■ **Provided data**
———

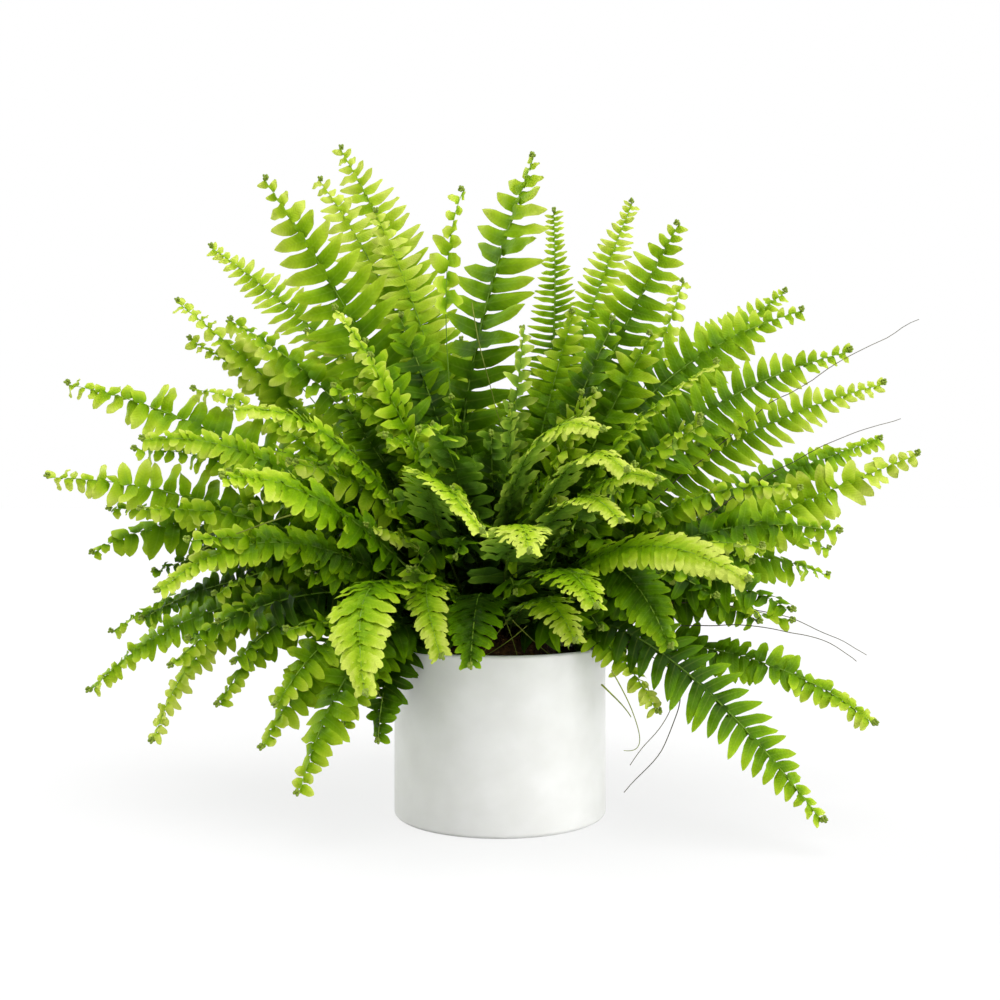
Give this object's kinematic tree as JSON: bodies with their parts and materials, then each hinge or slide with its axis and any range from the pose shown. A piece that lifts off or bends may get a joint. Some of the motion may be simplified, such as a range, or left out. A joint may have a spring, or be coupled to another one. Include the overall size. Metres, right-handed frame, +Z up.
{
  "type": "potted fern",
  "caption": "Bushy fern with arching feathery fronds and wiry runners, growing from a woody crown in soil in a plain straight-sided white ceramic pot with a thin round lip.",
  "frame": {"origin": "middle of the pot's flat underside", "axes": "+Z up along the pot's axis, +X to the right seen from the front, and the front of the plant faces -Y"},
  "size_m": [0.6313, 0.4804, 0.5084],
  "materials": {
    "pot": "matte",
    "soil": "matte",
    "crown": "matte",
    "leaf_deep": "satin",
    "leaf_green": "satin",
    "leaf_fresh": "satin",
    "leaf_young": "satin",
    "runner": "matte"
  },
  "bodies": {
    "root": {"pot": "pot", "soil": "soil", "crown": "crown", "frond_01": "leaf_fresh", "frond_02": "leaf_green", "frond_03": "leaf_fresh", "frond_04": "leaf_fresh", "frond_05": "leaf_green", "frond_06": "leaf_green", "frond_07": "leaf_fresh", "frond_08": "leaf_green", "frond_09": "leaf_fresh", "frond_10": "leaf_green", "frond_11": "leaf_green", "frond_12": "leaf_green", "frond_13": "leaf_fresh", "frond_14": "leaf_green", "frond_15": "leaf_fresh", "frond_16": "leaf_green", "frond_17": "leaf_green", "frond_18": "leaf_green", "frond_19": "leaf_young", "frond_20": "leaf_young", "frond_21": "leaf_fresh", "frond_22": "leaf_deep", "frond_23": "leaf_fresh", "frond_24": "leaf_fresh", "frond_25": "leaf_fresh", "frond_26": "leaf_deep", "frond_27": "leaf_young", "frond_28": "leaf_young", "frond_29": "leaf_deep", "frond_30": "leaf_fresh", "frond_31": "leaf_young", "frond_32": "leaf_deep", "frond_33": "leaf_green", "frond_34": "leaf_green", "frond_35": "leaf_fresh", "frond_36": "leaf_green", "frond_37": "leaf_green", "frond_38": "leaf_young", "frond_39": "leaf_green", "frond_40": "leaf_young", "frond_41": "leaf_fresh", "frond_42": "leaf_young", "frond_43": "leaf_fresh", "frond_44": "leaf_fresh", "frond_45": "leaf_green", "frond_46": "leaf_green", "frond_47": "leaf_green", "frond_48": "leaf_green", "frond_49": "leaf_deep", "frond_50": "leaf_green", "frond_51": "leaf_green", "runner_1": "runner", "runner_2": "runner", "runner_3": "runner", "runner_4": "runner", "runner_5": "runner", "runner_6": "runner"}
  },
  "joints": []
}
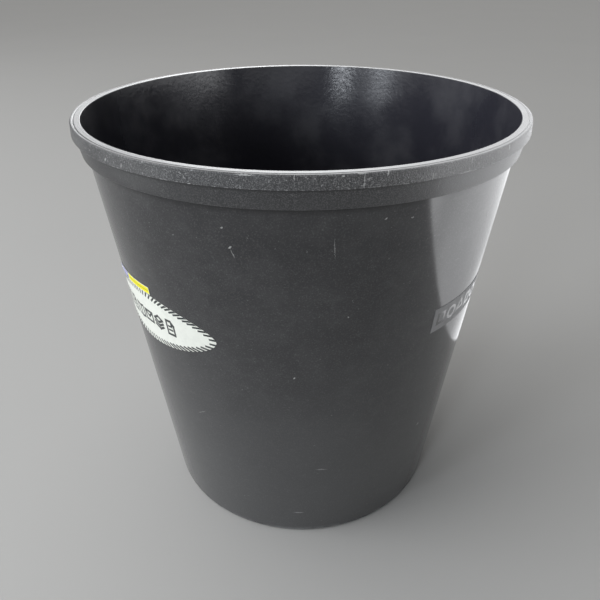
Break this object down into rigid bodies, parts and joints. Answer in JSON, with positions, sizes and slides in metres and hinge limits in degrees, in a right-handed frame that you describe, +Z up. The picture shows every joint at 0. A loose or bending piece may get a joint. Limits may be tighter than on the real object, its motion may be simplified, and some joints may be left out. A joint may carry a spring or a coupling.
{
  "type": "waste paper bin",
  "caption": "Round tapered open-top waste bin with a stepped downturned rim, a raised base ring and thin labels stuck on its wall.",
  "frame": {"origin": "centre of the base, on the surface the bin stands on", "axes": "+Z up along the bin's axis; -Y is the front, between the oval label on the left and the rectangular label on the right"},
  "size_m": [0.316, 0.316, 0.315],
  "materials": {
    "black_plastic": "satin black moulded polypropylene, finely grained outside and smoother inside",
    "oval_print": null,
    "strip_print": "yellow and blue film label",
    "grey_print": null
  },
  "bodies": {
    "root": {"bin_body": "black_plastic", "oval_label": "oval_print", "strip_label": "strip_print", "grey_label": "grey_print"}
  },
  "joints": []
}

———

■ **Problem**
Write out every record shown above, word for word.

■ **Output of the exercise**
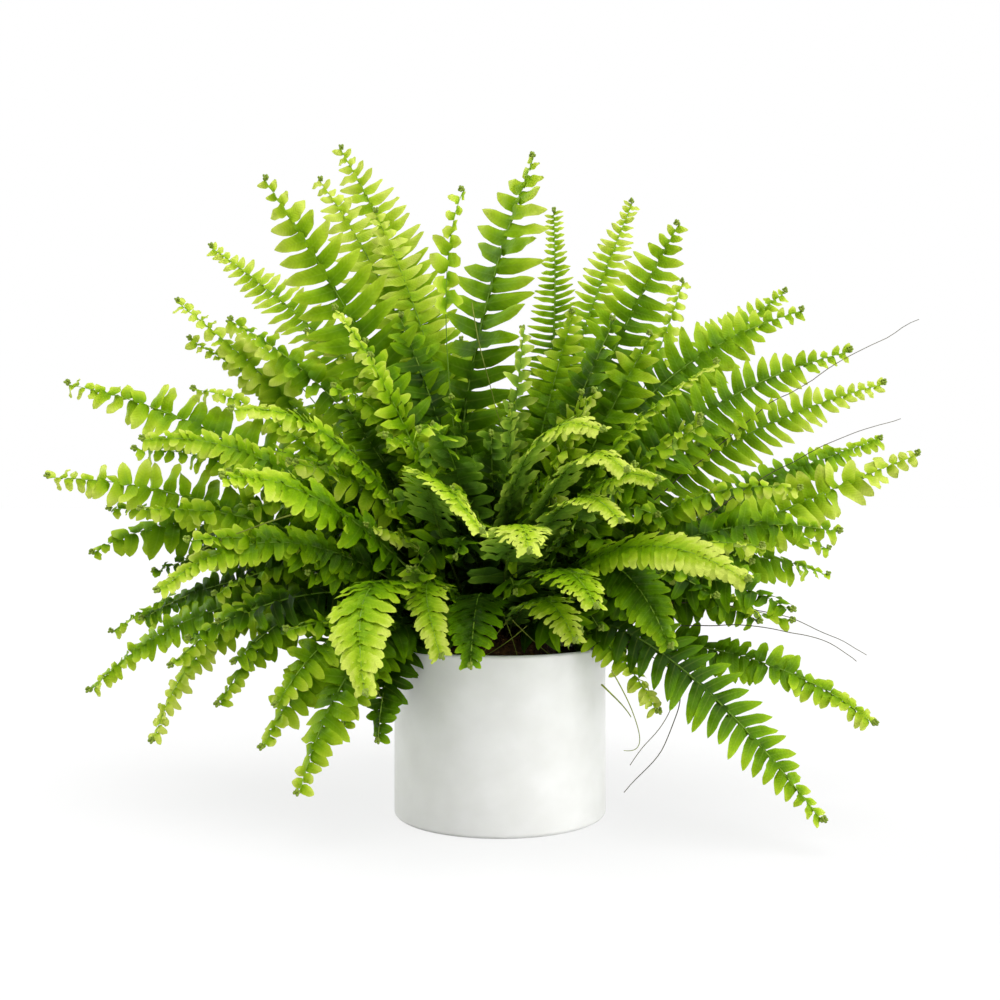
Give this object's kinematic tree as JSON: bodies with their parts and materials, then each hinge or slide with its axis and any range from the pose shown. A piece that lifts off or bends may get a joint. Some of the motion may be simplified, such as a range, or left out. A joint may have a spring, or be coupled to another one. Include the overall size. Metres, right-handed frame, +Z up.
{
  "type": "potted fern",
  "caption": "Bushy fern with arching feathery fronds and wiry runners, growing from a woody crown in soil in a plain straight-sided white ceramic pot with a thin round lip.",
  "frame": {"origin": "middle of the pot's flat underside", "axes": "+Z up along the pot's axis, +X to the right seen from the front, and the front of the plant faces -Y"},
  "size_m": [0.6313, 0.4804, 0.5084],
  "materials": {
    "pot": "matte",
    "soil": "matte",
    "crown": "matte",
    "leaf_deep": "satin",
    "leaf_green": "satin",
    "leaf_fresh": "satin",
    "leaf_young": "satin",
    "runner": "matte"
  },
  "bodies": {
    "root": {"pot": "pot", "soil": "soil", "crown": "crown", "frond_01": "leaf_fresh", "frond_02": "leaf_green", "frond_03": "leaf_fresh", "frond_04": "leaf_fresh", "frond_05": "leaf_green", "frond_06": "leaf_green", "frond_07": "leaf_fresh", "frond_08": "leaf_green", "frond_09": "leaf_fresh", "frond_10": "leaf_green", "frond_11": "leaf_green", "frond_12": "leaf_green", "frond_13": "leaf_fresh", "frond_14": "leaf_green", "frond_15": "leaf_fresh", "frond_16": "leaf_green", "frond_17": "leaf_green", "frond_18": "leaf_green", "frond_19": "leaf_young", "frond_20": "leaf_young", "frond_21": "leaf_fresh", "frond_22": "leaf_deep", "frond_23": "leaf_fresh", "frond_24": "leaf_fresh", "frond_25": "leaf_fresh", "frond_26": "leaf_deep", "frond_27": "leaf_young", "frond_28": "leaf_young", "frond_29": "leaf_deep", "frond_30": "leaf_fresh", "frond_31": "leaf_young", "frond_32": "leaf_deep", "frond_33": "leaf_green", "frond_34": "leaf_green", "frond_35": "leaf_fresh", "frond_36": "leaf_green", "frond_37": "leaf_green", "frond_38": "leaf_young", "frond_39": "leaf_green", "frond_40": "leaf_young", "frond_41": "leaf_fresh", "frond_42": "leaf_young", "frond_43": "leaf_fresh", "frond_44": "leaf_fresh", "frond_45": "leaf_green", "frond_46": "leaf_green", "frond_47": "leaf_green", "frond_48": "leaf_green", "frond_49": "leaf_deep", "frond_50": "leaf_green", "frond_51": "leaf_green", "runner_1": "runner", "runner_2": "runner", "runner_3": "runner", "runner_4": "runner", "runner_5": "runner", "runner_6": "runner"}
  },
  "joints": []
}
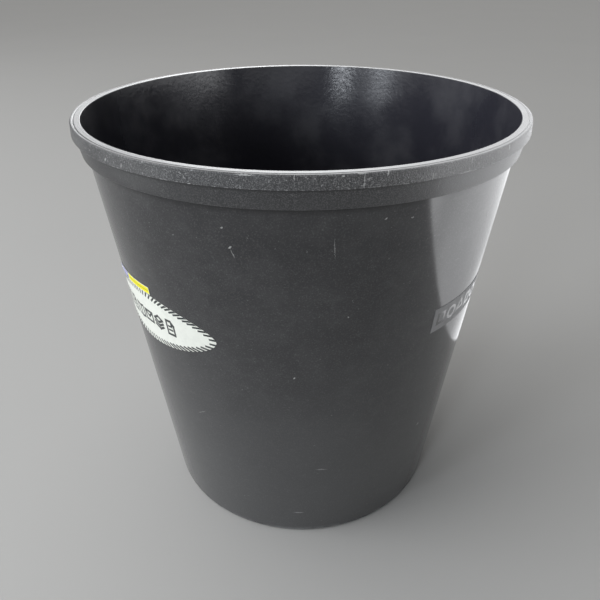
Break this object down into rigid bodies, parts and joints. Answer in JSON, with positions, sizes and slides in metres and hinge limits in degrees, in a right-handed frame that you describe, +Z up. The picture shows every joint at 0. A loose or bending piece may get a joint. Limits may be tighter than on the real object, its motion may be simplified, and some joints may be left out. A joint may carry a spring or a coupling.
{
  "type": "waste paper bin",
  "caption": "Round tapered open-top waste bin with a stepped downturned rim, a raised base ring and thin labels stuck on its wall.",
  "frame": {"origin": "centre of the base, on the surface the bin stands on", "axes": "+Z up along the bin's axis; -Y is the front, between the oval label on the left and the rectangular label on the right"},
  "size_m": [0.316, 0.316, 0.315],
  "materials": {
    "black_plastic": "satin black moulded polypropylene, finely grained outside and smoother inside",
    "oval_print": null,
    "strip_print": "yellow and blue film label",
    "grey_print": null
  },
  "bodies": {
    "root": {"bin_body": "black_plastic", "oval_label": "oval_print", "strip_label": "strip_print", "grey_label": "grey_print"}
  },
  "joints": []
}